Article XIII: Other claims for compensation


1.      Unless regulated to the contrary in these General Conditions of Sale, the Buyer is not entitled to claims for damages, regardless of the legal grounds, in particular because of a breach of duty arising from the contractual relationship and tortious acts.


2.      This does not apply in the following cases of liability:


         a)   under product liability law;


         b)   in the event of intent;


         c)   in the case of gross negligence by owners, legal representatives or senior members of staff;


         d)   in the case of fraudulent intent;


       e)  in the event the accepted guarantee is not met;


       f)   due to culpable loss of life, bodily injury or damage to health; or


       g)  because of a culpable breach of material contractual obligations.


       The entitlement to compensation for a breach of material contractual obligations is, however, limited to the foreseeable loss typical of the contract.


3.    These regulations do not constitute a reversal of the burden of proof against the Buyer.

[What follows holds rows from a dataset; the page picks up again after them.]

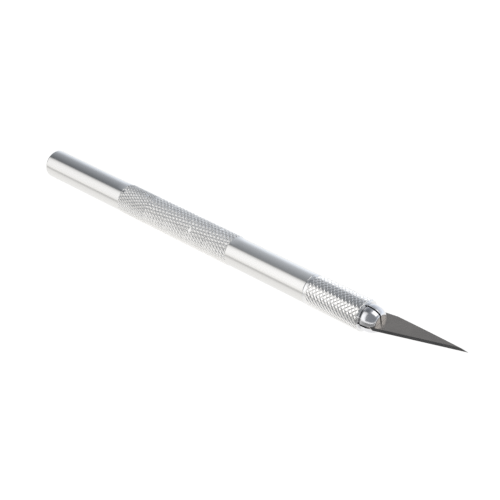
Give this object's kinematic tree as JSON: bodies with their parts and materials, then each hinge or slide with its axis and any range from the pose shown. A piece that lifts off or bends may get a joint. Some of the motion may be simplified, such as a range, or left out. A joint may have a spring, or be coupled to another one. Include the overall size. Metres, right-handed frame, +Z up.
{
  "type": "hobby craft knife",
  "caption": "Slim round craft knife: plain and knurled aluminium handle, knurled collar that closes a slotted collet on a pointed replaceable blade.",
  "frame": {"origin": "on the surface that the knife lies on, under the middle of its length and below its axis", "axes": "+X along the knife towards the blade's point, +Z up, cutting edge on the -Y side"},
  "size_m": [0.144, 0.0084, 0.0083],
  "materials": {
    "handle_aluminium": "turned and lightly polished, knurled grip",
    "collar_plating": "bright plated, knurled",
    "collet_plating": "bright plated and polished",
    "blade_steel": "dark ground steel with a finer ground bevel"
  },
  "bodies": {
    "handle": {"handle": "handle_aluminium"},
    "collar": {"collar": "collar_plating"},
    "collet": {"collet": "collet_plating"},
    "blade": {"blade": "blade_steel"}
  },
  "joints": [
    {"name": "collar_turn", "type": "hinge", "parent": "handle", "child": "collar", "pos_m": [0.0274, 0, 0.00416], "axis": [1, 0, 0], "range_deg": [0, 540]},
    {"name": "collet_advance", "type": "slide", "parent": "collar", "child": "collet", "axis": [1, 0, 0], "range_m": [0, 0.0012]},
    {"name": "blade_pull", "type": "slide", "parent": "collet", "child": "blade", "axis": [1, 0, 0], "range_m": [0, 0.02]}
  ],
  "couplings": [
    {"joint": "collar_turn", "follows": "collet_advance", "rad_per_m": 7854}
  ]
}
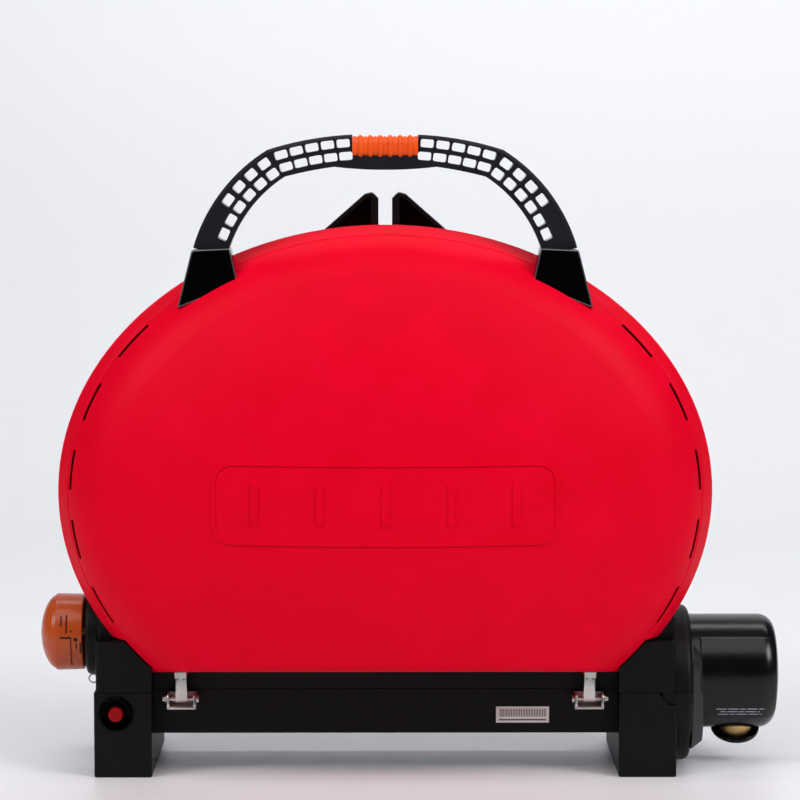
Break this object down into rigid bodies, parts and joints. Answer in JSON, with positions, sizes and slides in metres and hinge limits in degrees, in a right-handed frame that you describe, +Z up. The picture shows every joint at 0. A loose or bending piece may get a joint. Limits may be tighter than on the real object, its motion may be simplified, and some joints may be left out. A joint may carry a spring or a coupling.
{
  "type": "portable tabletop gas grill",
  "caption": "Portable tabletop gas grill stood upright to carry: oval hinged lid and pan, arched carry handle, footed base, control knob, igniter, folded front legs and side gas regulator.",
  "frame": {"origin": "bottom centre of the bounding box, on the table under the standing grill", "axes": "+Z up as it stands for carrying, -Y the way the lid faces, +X toward the gas regulator"},
  "size_m": [0.5902, 0.227, 0.5062],
  "materials": {
    "red_coat": "die casting under a satin red heat-resistant coat",
    "black_plastic": "fine moulded texture",
    "gloss_black": "polished moulding",
    "orange_grip": "ribbed soft grip",
    "orange_knob": "satin moulding",
    "red_button": "gloss",
    "iron": "enamelled",
    "zinc": "zinc plated",
    "burner_steel": "stainless",
    "brass": "turned",
    "ceramic": "glazed",
    "lead_rubber": "silicone sleeve",
    "label": "printed film"
  },
  "bodies": {
    "base": {"pan_shell": "red_coat", "grate_left": "iron", "grate_right": "iron", "burner_tube": "burner_steel", "burner_venturi": "burner_steel", "burner_brackets": "burner_steel", "igniter_electrode": "ceramic", "electrode_tip": "burner_steel", "ignition_lead": "lead_rubber", "base_upper_housing": "black_plastic", "base_lower_housing": "black_plastic", "housing_screws": "zinc", "label_plate": "label", "hinge_bracket_left": "zinc", "hinge_bracket_right": "zinc", "hinge_pin_left": "zinc", "hinge_pin_right": "zinc", "hinge_clip_left": "zinc", "hinge_clip_right": "zinc", "hinge_bracket_screws": "zinc", "control_bezel": "black_plastic", "valve_body": "brass", "retaining_loop": "zinc", "igniter_body": "black_plastic", "igniter_bezel": "gloss_black", "gas_tube": "burner_steel", "mount_collar": "black_plastic", "regulator_housing": "black_plastic", "regulator_cover": "black_plastic", "regulator_body": "zinc", "regulator_inlet": "brass", "inlet_collar": "gloss_black", "leg_bracket_left": "zinc", "leg_bracket_right": "zinc", "leg_pivot_left": "zinc", "leg_pivot_right": "zinc"},
    "lid": {"lid_shell": "red_coat", "handle_frame": "black_plastic", "handle_grip": "orange_grip", "handle_socket_left": "gloss_black", "handle_socket_right": "gloss_black", "lid_hinge_leaf_left": "zinc", "lid_hinge_leaf_right": "zinc", "lid_hinge_rivets": "zinc"},
    "control_core": {"valve_stem": "brass"},
    "control_cap": {"control_knob": "orange_knob"},
    "igniter_cap": {"igniter_button": "red_button"},
    "front_leg_left": {"leg_left": "black_plastic"},
    "front_leg_right": {"leg_right": "black_plastic"}
  },
  "joints": [
    {"name": "lid_hinge", "type": "hinge", "parent": "base", "child": "lid", "pos_m": [-0.02035, -0.02851, 0.0615], "axis": [1, 0, 0], "range_deg": [0, 80]},
    {"name": "control_turn", "type": "hinge", "parent": "base", "child": "control_core", "pos_m": [-0.26035, 0.01149, 0.109], "axis": [-1, 0, 0], "range_deg": [0, 170]},
    {"name": "control_push", "type": "slide", "parent": "control_core", "child": "control_cap", "axis": [1, 0, 0], "range_m": [0, 0.002], "stiffness_N_per_m": 1500, "springref_m": -0.003},
    {"name": "igniter_push", "type": "slide", "parent": "base", "child": "igniter_cap", "axis": [0, 1, 0], "range_m": [0, 0.004], "stiffness_N_per_m": 700, "springref_m": -0.003},
    {"name": "leg_left_fold", "type": "hinge", "parent": "base", "child": "front_leg_left", "pos_m": [-0.08635, 0.05649, 0.384], "axis": [0, 0, 1], "range_deg": [0, 90]},
    {"name": "leg_right_fold", "type": "hinge", "parent": "base", "child": "front_leg_right", "pos_m": [0.04565, 0.05649, 0.384], "axis": [0, 0, -1], "range_deg": [0, 90]}
  ]
}
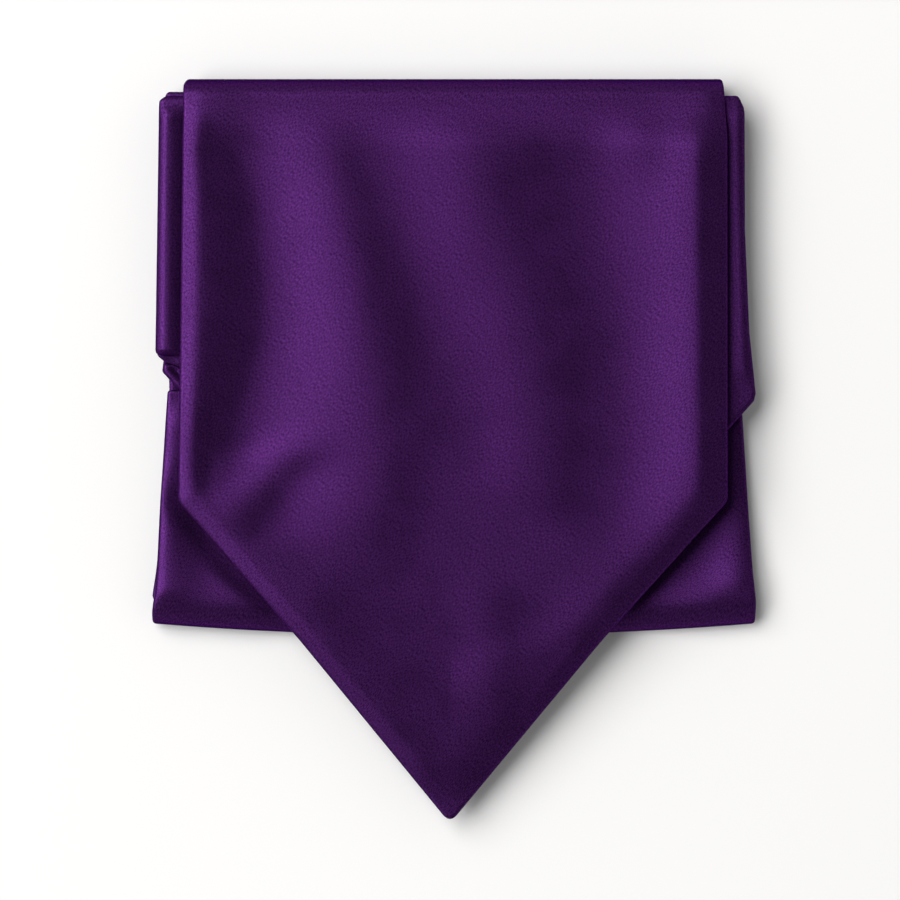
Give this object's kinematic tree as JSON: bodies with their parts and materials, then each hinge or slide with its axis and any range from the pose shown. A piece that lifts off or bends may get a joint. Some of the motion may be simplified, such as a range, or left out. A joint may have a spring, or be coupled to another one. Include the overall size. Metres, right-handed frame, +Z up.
{
  "type": "silk cravat",
  "caption": "Folded silk satin cravat: a wide pointed front blade over a second doubled blade and a pleated neckband, lying flat.",
  "frame": {"origin": "on the table, under the middle of the whole outline", "axes": "+Z up from the table, +Y from the front blade's point to the top fold, +X to the right as seen from above"},
  "size_m": [0.1658, 0.2029, 0.0154],
  "materials": {
    "silk_satin": "satin"
  },
  "bodies": {
    "root": {"front_blade": "silk_satin", "lower_fold": "silk_satin", "second_blade": "silk_satin", "neckband_pleat_upper": "silk_satin", "neckband_pleat_middle": "silk_satin", "neckband_pleat_lower": "silk_satin", "folded_neckband": "silk_satin"}
  },
  "joints": []
}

Article XIV: Place of jurisdiction and applicable law


1.    If the Buyer is a trader, the sole place of jurisdiction is Iserlohn for all disputes arising directly or indirectly from the contractual relationship. However, Optimel does have the right to bring a case at the place where the Buyer has his registered offices.


2.    This contract, including its interpretation, is subject to German law to the exclusion of the United Nations' international Convention on Contracts for the International Sale of Goods (CISG).


Article XV: Legal validity of the contract


In the event that individual provisions of the contract are invalid, the remaining provisions shall remain in force. This does not apply if adherence to the contract would constitute undue hardship to one party.